Your objective — Exactly repeat the lines starting at the one that holds "add_slider()" and ending at the one that holds "return low, high". Both end lines count; leave out everything else.

Records for this task —
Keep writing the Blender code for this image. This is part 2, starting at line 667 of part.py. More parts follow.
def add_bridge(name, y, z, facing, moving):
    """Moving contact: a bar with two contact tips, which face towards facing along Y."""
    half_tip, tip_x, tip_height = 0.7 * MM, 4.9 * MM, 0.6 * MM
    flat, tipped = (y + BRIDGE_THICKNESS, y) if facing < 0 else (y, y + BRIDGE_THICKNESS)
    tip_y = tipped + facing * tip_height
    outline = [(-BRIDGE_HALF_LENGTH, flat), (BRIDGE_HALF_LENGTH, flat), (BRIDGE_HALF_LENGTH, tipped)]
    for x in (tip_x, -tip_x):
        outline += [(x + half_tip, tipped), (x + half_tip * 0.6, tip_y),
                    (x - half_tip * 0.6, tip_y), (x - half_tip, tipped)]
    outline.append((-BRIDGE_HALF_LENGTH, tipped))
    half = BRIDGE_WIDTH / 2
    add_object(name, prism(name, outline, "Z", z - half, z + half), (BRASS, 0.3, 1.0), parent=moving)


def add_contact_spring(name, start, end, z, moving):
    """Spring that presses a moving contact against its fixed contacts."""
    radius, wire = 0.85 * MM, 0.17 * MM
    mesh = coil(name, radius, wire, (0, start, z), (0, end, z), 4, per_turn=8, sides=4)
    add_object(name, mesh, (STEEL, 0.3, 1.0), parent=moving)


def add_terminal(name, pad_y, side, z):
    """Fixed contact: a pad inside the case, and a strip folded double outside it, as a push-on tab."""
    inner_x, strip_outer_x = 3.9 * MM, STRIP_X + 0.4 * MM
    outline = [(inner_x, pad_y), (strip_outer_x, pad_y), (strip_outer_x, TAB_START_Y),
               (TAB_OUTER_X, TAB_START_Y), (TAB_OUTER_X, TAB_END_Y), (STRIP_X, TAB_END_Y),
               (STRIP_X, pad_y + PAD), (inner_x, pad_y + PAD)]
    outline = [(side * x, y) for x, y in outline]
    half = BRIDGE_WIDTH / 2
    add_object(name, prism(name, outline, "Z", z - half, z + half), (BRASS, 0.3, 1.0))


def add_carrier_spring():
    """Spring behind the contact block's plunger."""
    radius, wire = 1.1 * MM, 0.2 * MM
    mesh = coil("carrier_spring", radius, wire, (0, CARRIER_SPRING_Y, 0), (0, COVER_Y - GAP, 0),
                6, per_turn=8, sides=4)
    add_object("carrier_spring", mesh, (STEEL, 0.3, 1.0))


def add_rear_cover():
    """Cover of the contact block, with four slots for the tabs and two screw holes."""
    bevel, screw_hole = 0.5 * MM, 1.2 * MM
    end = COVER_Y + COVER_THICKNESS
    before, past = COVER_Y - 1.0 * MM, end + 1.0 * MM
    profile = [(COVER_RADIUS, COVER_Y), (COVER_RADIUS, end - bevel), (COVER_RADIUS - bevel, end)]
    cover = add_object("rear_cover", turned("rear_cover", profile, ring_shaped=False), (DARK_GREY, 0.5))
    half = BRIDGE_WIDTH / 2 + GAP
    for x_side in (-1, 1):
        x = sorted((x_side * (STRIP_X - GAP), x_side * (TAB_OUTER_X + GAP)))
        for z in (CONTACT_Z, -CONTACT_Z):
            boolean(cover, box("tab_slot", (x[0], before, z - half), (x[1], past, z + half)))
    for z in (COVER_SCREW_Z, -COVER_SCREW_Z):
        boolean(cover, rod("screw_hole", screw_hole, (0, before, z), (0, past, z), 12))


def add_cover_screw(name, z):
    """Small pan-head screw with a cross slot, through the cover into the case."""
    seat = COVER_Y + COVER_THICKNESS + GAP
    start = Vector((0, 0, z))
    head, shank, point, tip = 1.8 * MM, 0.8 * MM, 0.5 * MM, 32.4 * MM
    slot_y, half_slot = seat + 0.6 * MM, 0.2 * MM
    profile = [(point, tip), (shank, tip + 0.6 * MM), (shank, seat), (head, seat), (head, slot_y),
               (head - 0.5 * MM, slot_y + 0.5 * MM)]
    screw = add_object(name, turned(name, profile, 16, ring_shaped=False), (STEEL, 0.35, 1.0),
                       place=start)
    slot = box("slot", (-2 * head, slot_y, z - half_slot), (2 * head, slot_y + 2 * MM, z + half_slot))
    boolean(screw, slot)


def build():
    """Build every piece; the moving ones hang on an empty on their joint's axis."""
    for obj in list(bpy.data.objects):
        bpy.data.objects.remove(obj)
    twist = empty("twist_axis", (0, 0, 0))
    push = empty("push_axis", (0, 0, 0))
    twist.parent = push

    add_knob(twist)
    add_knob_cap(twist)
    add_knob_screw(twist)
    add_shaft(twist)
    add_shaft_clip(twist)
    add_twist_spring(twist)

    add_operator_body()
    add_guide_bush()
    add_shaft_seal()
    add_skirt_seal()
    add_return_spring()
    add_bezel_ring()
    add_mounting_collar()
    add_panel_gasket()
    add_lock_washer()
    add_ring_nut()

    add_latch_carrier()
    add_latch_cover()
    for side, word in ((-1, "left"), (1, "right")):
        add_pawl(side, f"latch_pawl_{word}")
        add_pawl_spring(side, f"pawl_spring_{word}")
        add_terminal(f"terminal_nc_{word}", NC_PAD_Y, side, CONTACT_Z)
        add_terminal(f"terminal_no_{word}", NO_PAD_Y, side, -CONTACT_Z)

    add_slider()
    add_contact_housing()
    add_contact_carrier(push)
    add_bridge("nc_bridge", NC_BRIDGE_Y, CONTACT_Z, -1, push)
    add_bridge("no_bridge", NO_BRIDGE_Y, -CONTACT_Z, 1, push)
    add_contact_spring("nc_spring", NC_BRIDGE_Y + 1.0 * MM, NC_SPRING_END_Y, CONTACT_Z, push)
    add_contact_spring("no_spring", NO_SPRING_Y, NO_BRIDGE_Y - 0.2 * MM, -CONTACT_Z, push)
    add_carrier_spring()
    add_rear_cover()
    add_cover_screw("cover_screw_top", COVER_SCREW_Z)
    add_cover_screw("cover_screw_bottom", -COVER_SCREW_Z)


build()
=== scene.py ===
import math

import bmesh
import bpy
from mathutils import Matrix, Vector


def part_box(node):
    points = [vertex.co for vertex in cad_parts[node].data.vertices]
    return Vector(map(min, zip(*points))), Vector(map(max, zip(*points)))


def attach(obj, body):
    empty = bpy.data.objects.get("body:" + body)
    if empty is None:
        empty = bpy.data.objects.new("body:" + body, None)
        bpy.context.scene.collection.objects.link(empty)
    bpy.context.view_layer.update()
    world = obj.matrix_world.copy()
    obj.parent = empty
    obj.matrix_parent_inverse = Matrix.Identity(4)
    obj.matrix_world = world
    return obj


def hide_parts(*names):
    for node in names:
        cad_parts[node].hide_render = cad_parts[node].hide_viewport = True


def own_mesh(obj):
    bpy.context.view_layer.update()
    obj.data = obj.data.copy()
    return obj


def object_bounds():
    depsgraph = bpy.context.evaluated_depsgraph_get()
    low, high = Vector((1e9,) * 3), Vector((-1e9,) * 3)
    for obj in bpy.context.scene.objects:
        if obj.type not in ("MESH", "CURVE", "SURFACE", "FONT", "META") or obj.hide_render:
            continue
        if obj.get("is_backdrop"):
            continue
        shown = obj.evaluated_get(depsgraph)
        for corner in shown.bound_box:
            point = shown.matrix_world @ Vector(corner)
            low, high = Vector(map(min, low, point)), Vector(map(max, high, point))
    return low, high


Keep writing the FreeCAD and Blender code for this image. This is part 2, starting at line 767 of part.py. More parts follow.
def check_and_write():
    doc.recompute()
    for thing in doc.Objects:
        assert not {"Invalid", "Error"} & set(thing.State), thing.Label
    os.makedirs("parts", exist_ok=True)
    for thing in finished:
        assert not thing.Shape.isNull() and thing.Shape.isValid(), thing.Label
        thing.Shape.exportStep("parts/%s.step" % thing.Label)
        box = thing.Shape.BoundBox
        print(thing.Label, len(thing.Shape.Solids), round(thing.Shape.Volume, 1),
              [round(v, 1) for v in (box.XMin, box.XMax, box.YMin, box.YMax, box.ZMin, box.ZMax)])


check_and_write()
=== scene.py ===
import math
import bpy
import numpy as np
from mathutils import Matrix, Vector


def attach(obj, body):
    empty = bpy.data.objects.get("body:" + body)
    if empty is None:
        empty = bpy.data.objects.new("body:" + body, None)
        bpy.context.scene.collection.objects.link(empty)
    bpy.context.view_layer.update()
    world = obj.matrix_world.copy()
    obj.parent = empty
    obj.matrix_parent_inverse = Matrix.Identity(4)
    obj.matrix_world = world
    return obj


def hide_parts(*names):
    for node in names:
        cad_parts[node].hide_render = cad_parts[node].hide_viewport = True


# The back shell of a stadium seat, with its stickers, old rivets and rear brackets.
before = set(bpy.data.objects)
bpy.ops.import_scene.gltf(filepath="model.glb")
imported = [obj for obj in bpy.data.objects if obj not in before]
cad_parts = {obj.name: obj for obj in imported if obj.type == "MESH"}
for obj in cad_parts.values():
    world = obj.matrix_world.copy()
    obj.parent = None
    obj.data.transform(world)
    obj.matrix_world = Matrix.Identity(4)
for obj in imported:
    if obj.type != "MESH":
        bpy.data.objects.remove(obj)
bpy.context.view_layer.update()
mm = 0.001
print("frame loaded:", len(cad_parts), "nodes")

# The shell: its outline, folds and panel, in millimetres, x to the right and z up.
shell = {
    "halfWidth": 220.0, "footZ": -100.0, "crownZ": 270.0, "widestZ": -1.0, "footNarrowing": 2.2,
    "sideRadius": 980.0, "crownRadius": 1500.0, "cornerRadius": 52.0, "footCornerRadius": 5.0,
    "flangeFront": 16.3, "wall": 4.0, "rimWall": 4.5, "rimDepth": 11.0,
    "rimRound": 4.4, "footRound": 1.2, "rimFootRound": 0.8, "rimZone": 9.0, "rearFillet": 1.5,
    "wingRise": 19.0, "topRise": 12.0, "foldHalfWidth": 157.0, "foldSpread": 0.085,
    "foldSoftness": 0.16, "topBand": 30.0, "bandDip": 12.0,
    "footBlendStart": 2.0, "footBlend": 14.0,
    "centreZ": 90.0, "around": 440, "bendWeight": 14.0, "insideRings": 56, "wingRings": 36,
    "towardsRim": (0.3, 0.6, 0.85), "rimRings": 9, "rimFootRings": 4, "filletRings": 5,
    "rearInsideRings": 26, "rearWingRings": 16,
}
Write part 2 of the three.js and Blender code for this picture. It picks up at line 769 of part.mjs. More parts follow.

The reply —
    add_slider()
    add_contact_housing()
    add_contact_carrier(push)
    add_bridge("nc_bridge", NC_BRIDGE_Y, CONTACT_Z, -1, push)
    add_bridge("no_bridge", NO_BRIDGE_Y, -CONTACT_Z, 1, push)
    add_contact_spring("nc_spring", NC_BRIDGE_Y + 1.0 * MM, NC_SPRING_END_Y, CONTACT_Z, push)
    add_contact_spring("no_spring", NO_SPRING_Y, NO_BRIDGE_Y - 0.2 * MM, -CONTACT_Z, push)
    add_carrier_spring()
    add_rear_cover()
    add_cover_screw("cover_screw_top", COVER_SCREW_Z)
    add_cover_screw("cover_screw_bottom", -COVER_SCREW_Z)


build()
=== scene.py ===
import math

import bmesh
import bpy
from mathutils import Matrix, Vector


def part_box(node):
    points = [vertex.co for vertex in cad_parts[node].data.vertices]
    return Vector(map(min, zip(*points))), Vector(map(max, zip(*points)))


def attach(obj, body):
    empty = bpy.data.objects.get("body:" + body)
    if empty is None:
        empty = bpy.data.objects.new("body:" + body, None)
        bpy.context.scene.collection.objects.link(empty)
    bpy.context.view_layer.update()
    world = obj.matrix_world.copy()
    obj.parent = empty
    obj.matrix_parent_inverse = Matrix.Identity(4)
    obj.matrix_world = world
    return obj


def hide_parts(*names):
    for node in names:
        cad_parts[node].hide_render = cad_parts[node].hide_viewport = True


def own_mesh(obj):
    bpy.context.view_layer.update()
    obj.data = obj.data.copy()
    return obj


def object_bounds():
    depsgraph = bpy.context.evaluated_depsgraph_get()
    low, high = Vector((1e9,) * 3), Vector((-1e9,) * 3)
    for obj in bpy.context.scene.objects:
        if obj.type not in ("MESH", "CURVE", "SURFACE", "FONT", "META") or obj.hide_render:
            continue
        if obj.get("is_backdrop"):
            continue
        shown = obj.evaluated_get(depsgraph)
        for corner in shown.bound_box:
            point = shown.matrix_world @ Vector(corner)
            low, high = Vector(map(min, low, point)), Vector(map(max, high, point))
    return low, high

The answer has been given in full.